在基于Scala的Spark结构化流程序中执行基于python的模型

时间:2019-01-22 08:37:03

标签: scala apache-spark rdd spark-structured-streaming apache-spark-dataset

我有一个基于Scala的结构化流程序,需要执行基于Python的模型。

在旧版本的spark(1.6.x)中,我曾经通过将DStream转换为RDD而不是调用rdd.pipe方法来做到这一点。

但是,这种方法不适用于结构化流。
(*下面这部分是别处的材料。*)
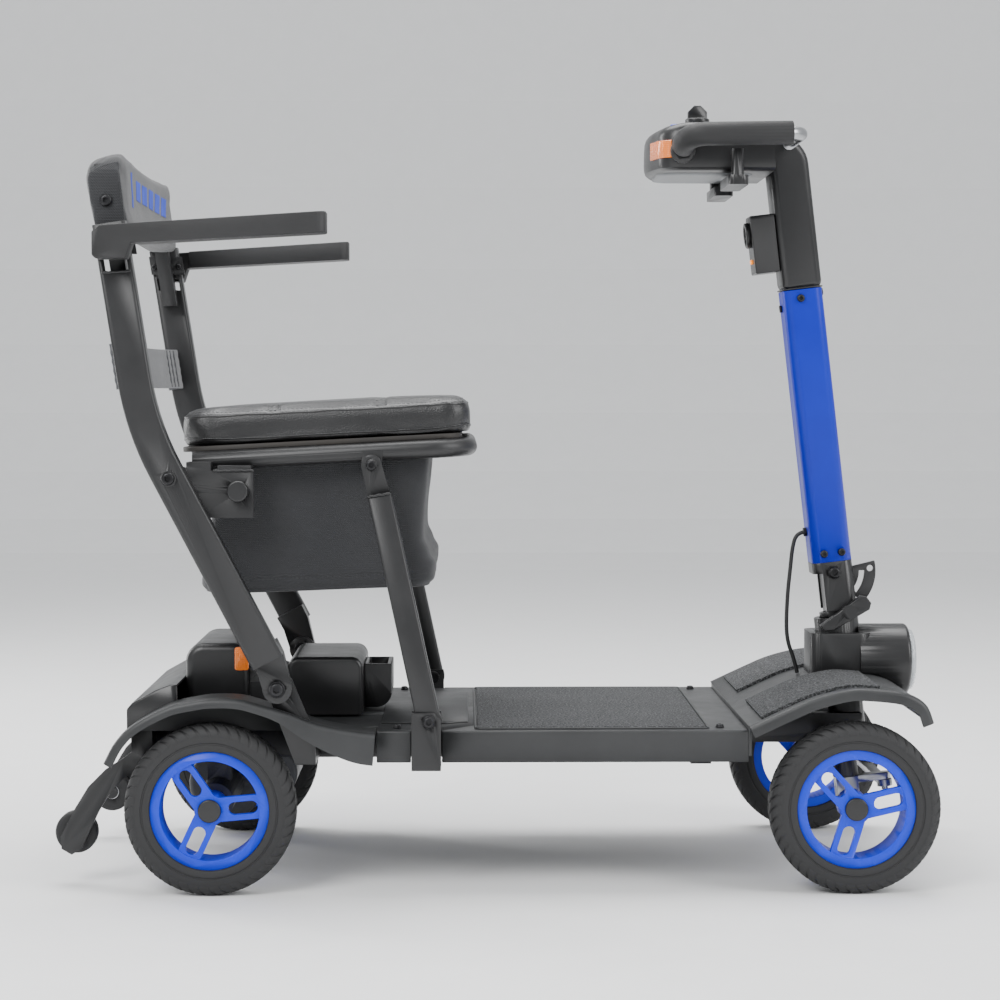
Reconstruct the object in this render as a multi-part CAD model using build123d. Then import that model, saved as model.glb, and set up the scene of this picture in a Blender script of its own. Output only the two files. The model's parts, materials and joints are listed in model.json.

它给出以下错误:

  

具有流源的查询必须使用writeStream.start()

执行

代码段如下:

val sourceDF = spark.readStream.option("header","true").schema(schema).csv("/Users/user/Desktop/spark_tutorial/")
val rdd: RDD[String] = sourceDF.rdd.map(row => row.mkString(","))
val pipedRDD: RDD[String] = rdd.pipe("/Users/user/Desktop/test.py")

import org.apache.spark.sql._
val rowRDD : RDD[Row] = pipedRDD.map(row => Row.fromSeq(row.split(",")))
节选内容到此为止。